Pregnancy is risky, always risky when the child is unwanted, and if the child is wanted by a jealous king its peril is increased. Mary took on the risk, as did Joseph, and what we see in Mary is more than courage: it is humility and obedience. She sees herself as of lowly estate, as a simple daughter of a village family.
She is not the daughter of the king, not a daughter of Herod and certainly not the child of Caesar Augustus who was called “son of God, King of Kings.” (Read or watch “I Claudius'' and you’ll see just how wildly different two young women can be.)
Mary is a woman of honor and great strength. To say, “Let it be done to me according to thy word,” is to take on a great burden and a great responsibility.
Mary Holmes, art history teacher at Cowell College, said that the virtue our society needs now is obedience – and I think she meant it in the Marian sense of docility: accepting the reign of God and the power of the spirit is not passivity.
“Docility is to have reverence and acceptance of God’s plan for our lives in order to experience fulfillment, true happiness and closeness to God.”
(https://ct.dio.org/item/4903-docility-to-the-holy-spirit.html)
Mary is already empowered by her creator’s love and her sacrificial response. She will now know no ordinary life nor will her son. All that is changed now and forever. She is a woman clothed with the sun: made shining and glorious by her simplicity and her humility, her obedience and her courageous response: “Here I am, Lord.”
And so that was an ordinary extraordinary young woman, two thousand years ago.

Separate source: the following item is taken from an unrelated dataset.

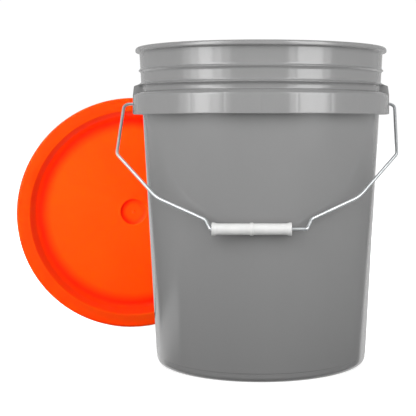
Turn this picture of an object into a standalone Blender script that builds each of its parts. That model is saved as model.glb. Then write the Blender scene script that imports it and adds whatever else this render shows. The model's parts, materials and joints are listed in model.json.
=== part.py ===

Obedience, docility, not passivity, but openness to the leading of God and the power of the Spirit at work.
How are we nowadays to accept the gift and the call of God? What extraordinary ordinary thing awaits us this coming Christmas season?
Mary responded to the news from God’s messenger with more than simple acquiescence. She went on to sing: My soul proclaims the greatness of God.

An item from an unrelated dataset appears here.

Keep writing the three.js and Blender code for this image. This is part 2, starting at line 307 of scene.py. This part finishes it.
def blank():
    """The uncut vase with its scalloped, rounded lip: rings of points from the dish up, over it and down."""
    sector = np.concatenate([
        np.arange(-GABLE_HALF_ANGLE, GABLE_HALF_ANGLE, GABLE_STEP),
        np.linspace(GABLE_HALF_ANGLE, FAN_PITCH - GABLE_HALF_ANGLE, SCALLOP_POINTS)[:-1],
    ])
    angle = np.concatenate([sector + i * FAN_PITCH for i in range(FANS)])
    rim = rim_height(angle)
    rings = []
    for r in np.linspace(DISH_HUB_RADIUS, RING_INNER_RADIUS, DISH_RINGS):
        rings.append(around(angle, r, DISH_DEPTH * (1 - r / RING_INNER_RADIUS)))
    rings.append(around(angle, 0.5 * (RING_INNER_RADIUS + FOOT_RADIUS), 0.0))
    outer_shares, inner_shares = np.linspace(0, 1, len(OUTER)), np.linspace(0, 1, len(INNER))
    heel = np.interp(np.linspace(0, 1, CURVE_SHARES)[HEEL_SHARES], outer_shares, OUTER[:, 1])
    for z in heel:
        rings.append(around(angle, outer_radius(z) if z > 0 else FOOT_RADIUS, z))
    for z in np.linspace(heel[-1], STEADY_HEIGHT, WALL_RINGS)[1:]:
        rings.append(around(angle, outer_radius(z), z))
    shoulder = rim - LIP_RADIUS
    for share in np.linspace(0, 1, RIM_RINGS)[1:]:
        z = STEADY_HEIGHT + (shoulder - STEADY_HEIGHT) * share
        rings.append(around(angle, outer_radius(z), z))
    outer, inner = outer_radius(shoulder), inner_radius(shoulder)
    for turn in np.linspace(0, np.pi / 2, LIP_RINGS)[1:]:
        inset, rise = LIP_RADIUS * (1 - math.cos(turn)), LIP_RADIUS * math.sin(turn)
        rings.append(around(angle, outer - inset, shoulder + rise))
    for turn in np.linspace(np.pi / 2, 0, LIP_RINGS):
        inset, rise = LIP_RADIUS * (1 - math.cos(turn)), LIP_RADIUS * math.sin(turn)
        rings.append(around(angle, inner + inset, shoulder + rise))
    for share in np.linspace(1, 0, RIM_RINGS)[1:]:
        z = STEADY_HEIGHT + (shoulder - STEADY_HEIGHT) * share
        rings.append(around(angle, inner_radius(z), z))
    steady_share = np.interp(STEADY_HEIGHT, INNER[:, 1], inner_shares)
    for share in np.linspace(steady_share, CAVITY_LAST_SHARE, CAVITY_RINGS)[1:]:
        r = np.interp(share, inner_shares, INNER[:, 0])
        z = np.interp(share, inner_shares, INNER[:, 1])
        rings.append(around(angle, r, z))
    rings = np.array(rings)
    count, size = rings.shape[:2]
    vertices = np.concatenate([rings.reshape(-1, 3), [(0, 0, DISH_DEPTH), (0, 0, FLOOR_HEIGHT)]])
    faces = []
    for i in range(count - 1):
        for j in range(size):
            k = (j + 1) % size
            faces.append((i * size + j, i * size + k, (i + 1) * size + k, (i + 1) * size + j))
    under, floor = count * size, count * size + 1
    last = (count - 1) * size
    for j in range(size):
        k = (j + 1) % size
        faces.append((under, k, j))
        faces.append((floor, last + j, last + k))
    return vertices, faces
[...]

And God comes to humankind to liberate them from what en-toils them.
500 years ago it was the oppression that came with occupation and an imposed cultural hegemony. On top of the good news they carried as if it were pollen on their clothes, the people of Spain arrived in the new world with a desire for gold and conquest.

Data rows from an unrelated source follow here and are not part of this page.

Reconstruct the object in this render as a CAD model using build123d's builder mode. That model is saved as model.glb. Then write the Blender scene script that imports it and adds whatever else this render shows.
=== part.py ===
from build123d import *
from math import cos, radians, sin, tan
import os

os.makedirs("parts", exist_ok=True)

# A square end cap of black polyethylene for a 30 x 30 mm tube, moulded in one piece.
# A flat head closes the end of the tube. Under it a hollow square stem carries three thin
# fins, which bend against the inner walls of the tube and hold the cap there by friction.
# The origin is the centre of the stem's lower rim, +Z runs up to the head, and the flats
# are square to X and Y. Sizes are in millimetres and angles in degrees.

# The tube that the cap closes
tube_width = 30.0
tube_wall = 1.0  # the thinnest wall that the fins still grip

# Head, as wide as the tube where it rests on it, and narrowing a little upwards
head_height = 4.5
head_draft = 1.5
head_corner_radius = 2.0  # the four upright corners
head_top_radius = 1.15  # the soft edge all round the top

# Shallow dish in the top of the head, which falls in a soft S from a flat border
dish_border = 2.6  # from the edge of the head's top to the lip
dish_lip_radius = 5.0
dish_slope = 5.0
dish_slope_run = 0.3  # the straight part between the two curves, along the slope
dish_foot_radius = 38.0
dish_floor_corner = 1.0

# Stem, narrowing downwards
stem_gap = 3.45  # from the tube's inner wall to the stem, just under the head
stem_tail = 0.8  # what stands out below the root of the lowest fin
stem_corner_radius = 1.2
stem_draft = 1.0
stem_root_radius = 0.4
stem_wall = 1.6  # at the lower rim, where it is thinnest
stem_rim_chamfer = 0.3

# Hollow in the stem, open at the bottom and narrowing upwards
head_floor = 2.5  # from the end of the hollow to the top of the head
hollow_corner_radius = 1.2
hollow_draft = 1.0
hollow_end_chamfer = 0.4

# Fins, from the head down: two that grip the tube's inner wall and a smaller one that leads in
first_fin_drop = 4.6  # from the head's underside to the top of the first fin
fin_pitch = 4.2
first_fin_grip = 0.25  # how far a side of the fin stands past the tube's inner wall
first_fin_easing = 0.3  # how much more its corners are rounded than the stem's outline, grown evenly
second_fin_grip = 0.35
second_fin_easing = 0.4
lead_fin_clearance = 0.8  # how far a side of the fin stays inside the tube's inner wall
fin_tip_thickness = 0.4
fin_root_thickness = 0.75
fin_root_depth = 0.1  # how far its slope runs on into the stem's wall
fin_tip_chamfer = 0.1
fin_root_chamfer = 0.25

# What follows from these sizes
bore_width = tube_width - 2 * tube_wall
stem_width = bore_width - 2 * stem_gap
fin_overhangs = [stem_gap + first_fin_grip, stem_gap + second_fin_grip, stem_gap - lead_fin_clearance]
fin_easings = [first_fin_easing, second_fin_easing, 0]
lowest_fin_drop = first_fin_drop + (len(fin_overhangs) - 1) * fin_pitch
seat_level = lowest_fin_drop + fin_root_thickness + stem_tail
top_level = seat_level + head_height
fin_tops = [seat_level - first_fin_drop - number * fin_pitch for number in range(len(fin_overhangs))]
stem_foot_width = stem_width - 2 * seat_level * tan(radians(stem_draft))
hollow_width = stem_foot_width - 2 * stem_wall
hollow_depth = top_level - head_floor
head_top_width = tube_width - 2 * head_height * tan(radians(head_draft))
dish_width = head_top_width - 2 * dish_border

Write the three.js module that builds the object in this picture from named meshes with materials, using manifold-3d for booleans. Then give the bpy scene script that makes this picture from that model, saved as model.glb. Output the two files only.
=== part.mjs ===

This included spiritual conquest as if the local people had nothing to add or to offer but simple passive submission to the foreign message. But one day not long after the conquest came a second change, a revolution in spirituality.
Juan Diego encountered a vision of the Mother of God atop a hill that had been sacred for centuries. On it he saw not a nature goddess but the Queen of Heaven.
He told the bishop. The bishop did not believe him. In that cold gray time of year roses should not bloom, but bloom they did, that day. Open your tilma and gather them in, she instructed.
He took the cloak to the bishop and opened it. Flowers fell on the ground. What remained was an image of a dark-skinned Mary, an indigenous Mary, resplendent, on its inner surface.
That became the sign that showed the way. God was not to stop at human borders or inhabit human prejudices. The way was open and all were welcome.
The point was not, she is ours. She is one of us. The point was, we are hers. We are hers. And she and we belong to God. Wherever we travel, God is with us. Emmanuel.
How will we now, 2000 years after Mary, and 500 after the vision of Guadalupe, receive the Christ child and the message of angels? What are we doing, called to do?
Venture forth into the night bearing a small burden to a foreign land? It’s being done, now, across our own desert. Are we to welcome the stranger into the inn, and make room where none was found? It’s being done, here in our own town.
Are we to follow the words of an extraordinary messenger to an unknown land, as so many patriarchs and matriarchs did, in Old Testament days?
And perhaps it is the simple things, the daily things, that we do, to follow God’s pathway in our hearts, as best we may. To show kindness to strangers, sympathy to the distressed, tolerance to the uneasy, support to the weary, joy to the glad, and all this, to the end that God’s purpose on earth be known.
Perhaps it is just to stand still, upon a hill, and hear and join the angelic choir as they sing, “Glory to God!”
But there is work to be done. Mary did not stop with “Here am I.” She went on, as she visited her relative Elizabeth, to sing with joy of justice and redemption, of faith and hope and the lasting challenge, the commission even, of every child of God.
He has redeemed us. He has come to his people. And he has given us a job to do.
To join in the redemption of the world by our actions of justice, mercy, and compassion. The small things, yes, the big things too: the work of the people is to join in the salvation of the world.
No, we are not deities. We are not divine. Neither is she. But we follow the one who is.
“Now, master, let your servant go in peace according to your word, because my eyes have seen your salvation. You prepared this salvation in the presence of all peoples. It’s a light for revelation to the nations and a glory for your people Israel.”
Luke 2:29-32 (CEB)
JESUS MAFA. The Annunciation - Gabriel and Mary, from Art in the Christian Tradition, a project of the Vanderbilt Divinity Library, Nashville, TN. https://diglib.library.vanderbilt.edu/act-imagelink.pl?RC=48278 [retrieved December 8, 2021]. Original source: http://www.librairie-emmanuel.fr (contact page: https://www.librairie-emmanuel.fr/contact). |
Oh, by the way, that 18 year old was sent out with a fond farewell by his foster parents but he was back at the door in moments. “Mom, could you give me money for the bus?” He had given them his whole paycheck and it was all he had.